Former ISIS militant 'ISIS was full of contradictions'

An ISIS militant from Tunisia who was captured by the Syrian Democratic Forces (SDF) confirms that the militant organisations ideology and doctrine is full of contradictions. As a result of his findings, he decided to leave the group.

Rabia, a young Tunisian man arrested by the the Syrian Democratic Forces (SDF) in Syria after he left ISIS, confesses that his recruitment revealed the reality of the group to him. According to Rabia, many people joined the organisation believing that ISIS would establish an Islamic State coherent with the teachings of Islam. “All who joined were convinced, and I fought because I had faith in it,” Rabia said. Upon arrival to Syria and Iraq, however, Rabia realised that the rhetoric and ideology that the group professed was not reflected in the areas that they ruled. “First, there were contradictions in the doctrine, even the official doctrine – statements issued by that state were contradictory,” Rabia revealed. “Sometimes a specific statement was issued, then another completely opposite statement would be issued.”

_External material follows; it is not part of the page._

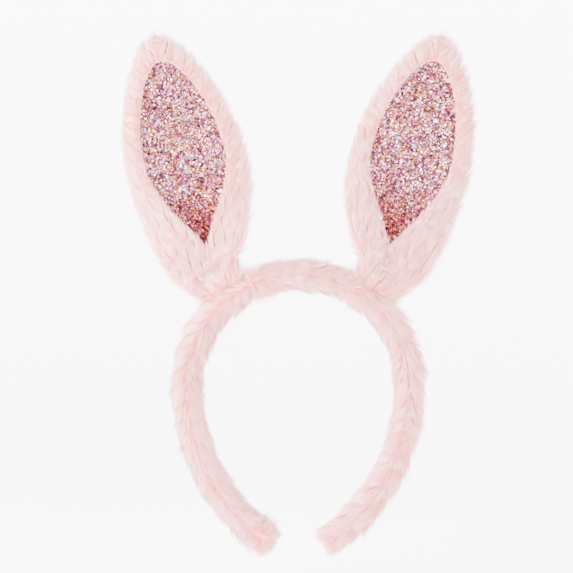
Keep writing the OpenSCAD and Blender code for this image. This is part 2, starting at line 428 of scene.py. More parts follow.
# %% Roots and strands
def rooted_strands(g, given):
    cone = add(g, "GeometryNodeMeshCone", {
        "Vertices": 3, "Side Segments": 2, "Radius Top": 0.0, "Radius Bottom": 1.0,
        "Depth": 1.0}, fill_type="NONE").outputs["Mesh"]
    strand = keep(g, cone, "local", add(g, "GeometryNodeInputPosition").outputs[0])
    scatter = add(g, "GeometryNodeDistributePointsOnFaces", {
        "Mesh": given["Geometry"],
        "Density": calc(g, "MULTIPLY", given["Density"], named(g, "thick", "FLOAT")),
        "Seed": given["Seed"]})
    here = add(g, "GeometryNodeInputPosition").outputs[0]
    roots = keep(g, scatter.outputs["Points"], "root", here)
    roots = keep(g, roots, "nrm", scatter.outputs["Normal"])
    chance = add(g, "FunctionNodeRandomValue", {"Seed": given["Seed"]}, data_type="FLOAT_VECTOR")
    roots = keep(g, roots, "rnd", chance.outputs["Value"])
    set_out = add(g, "GeometryNodeInstanceOnPoints", {"Points": roots, "Instance": strand})
    return add(g, "GeometryNodeRealizeInstances", {0: set_out.outputs[0]}).outputs[0]


# %% [markdown]
# ## The strand's line
# Pile leaves the cloth steeply and then lies over. Two products of the place along the strand,
# t, give that bend: one rises quickly and levels off, the other runs out slowly and gains.

# %% The bend of a strand
def bent_line(g, root, normal, comb, lift, length, t):
    rise = calc(g, "MULTIPLY", calc(g, "MULTIPLY", lift, length),
                calc(g, "MULTIPLY", t, calc(g, "MULTIPLY_ADD", t, -0.45, 1.45)))
    flat = calc(g, "SQRT", calc(g, "SUBTRACT", 1.0, calc(g, "MULTIPLY", lift, lift)))
    run_out = calc(g, "MULTIPLY", calc(g, "MULTIPLY", flat, length),
                   calc(g, "MULTIPLY", t, calc(g, "MULTIPLY_ADD", t, 0.5, 0.5)))
    line = vec(g, "ADD", root, vec(g, "SCALE", normal, scale=rise))
    return vec(g, "ADD", line, vec(g, "SCALE", comb, scale=run_out))


# %% [markdown]
# ## Locks
# Fibres cling together in locks. The skin is divided in cells, strands lean toward the middle
# of their cell, and each cell sways its own way. A little wildness of each strand's own keeps a
# lock from closing to a spike.

# %% Strands drawn into locks
def into_locks(g, given, line, root, normal, length, t, cell):
    toward = vec(g, "SUBTRACT", cell["Position"], root)
    outward = vec(g, "DOT_PRODUCT", toward, normal)
    toward = vec(g, "SUBTRACT", toward, vec(g, "SCALE", normal, scale=outward))
    t2 = calc(g, "POWER", t, 1.3)
    pull = calc(g, "MULTIPLY", t2, given["Lock Pull"])
    line = vec(g, "ADD", line, vec(g, "SCALE", toward, scale=pull))
    sway = vec(g, "SUBTRACT", cell["Color"], (0.5, 0.5, 0.5))
    sway_by = calc(g, "MULTIPLY", calc(g, "MULTIPLY", length, t2), given["Lock Sway"])
    line = vec(g, "ADD", line, vec(g, "SCALE", sway, scale=sway_by))
    wild = vec(g, "SUBTRACT", named(g, "rnd"), (0.5, 0.5, 0.5))
    wild_by = calc(g, "MULTIPLY", calc(g, "MULTIPLY", length, calc(g, "MULTIPLY", t, t)),
                   given["Frizz"])
    return vec(g, "ADD", line, vec(g, "SCALE", wild, scale=wild_by))


# %% [markdown]
# ## Thickness and colour place
# Round its line a strand is a thin three-sided stick. Its tone is partly its lock's and partly
# its own, as in real pile, where a whole lock catches the light and single fibres stand out.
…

Earlier this year a Tunisian reporter who went to the frontlines in Mosul to uncover the reality of ISIS revealed similar sentiments. “We thought that ISIS militants are ideologues and people who prefer to die,” said Ayzer al-Masri, the reporter. “On the ground, they are cowards with the full meaning of the word, especially in battles.”

Rabia, the ex-militant, realised that some of the organisation’s leaders joined in order to gain wealth or power, rather than serving the ideology. “I knew that they were people working for their own benefits in order to rule,” he said.

Rabia’s country, Tunisia, has been facing an issue with online radicalisation since the beginning of the Syrian Conflict in 2011 with an estimated 7,000 Tunisians joining ISIS according to observers. Researchers on terrorism have revealed that there are at between 300 to 400 ISIS sleeper cells in Tunisia, many of which belong to Jund al-Khilafah an ex-al Qaeda group which pledged allegiance to ISIS in 2014.

In addition to the Tunisian government’s crackdown on Tunisian ISIS cells, local Imams such as Imam Mohammed Absha in the city of Ben Gardane has been attempting to counter extremist ideology by promoting peace and tolerance. “These people [ISIS] did nothing but harm Muslims,” said Imam Absha.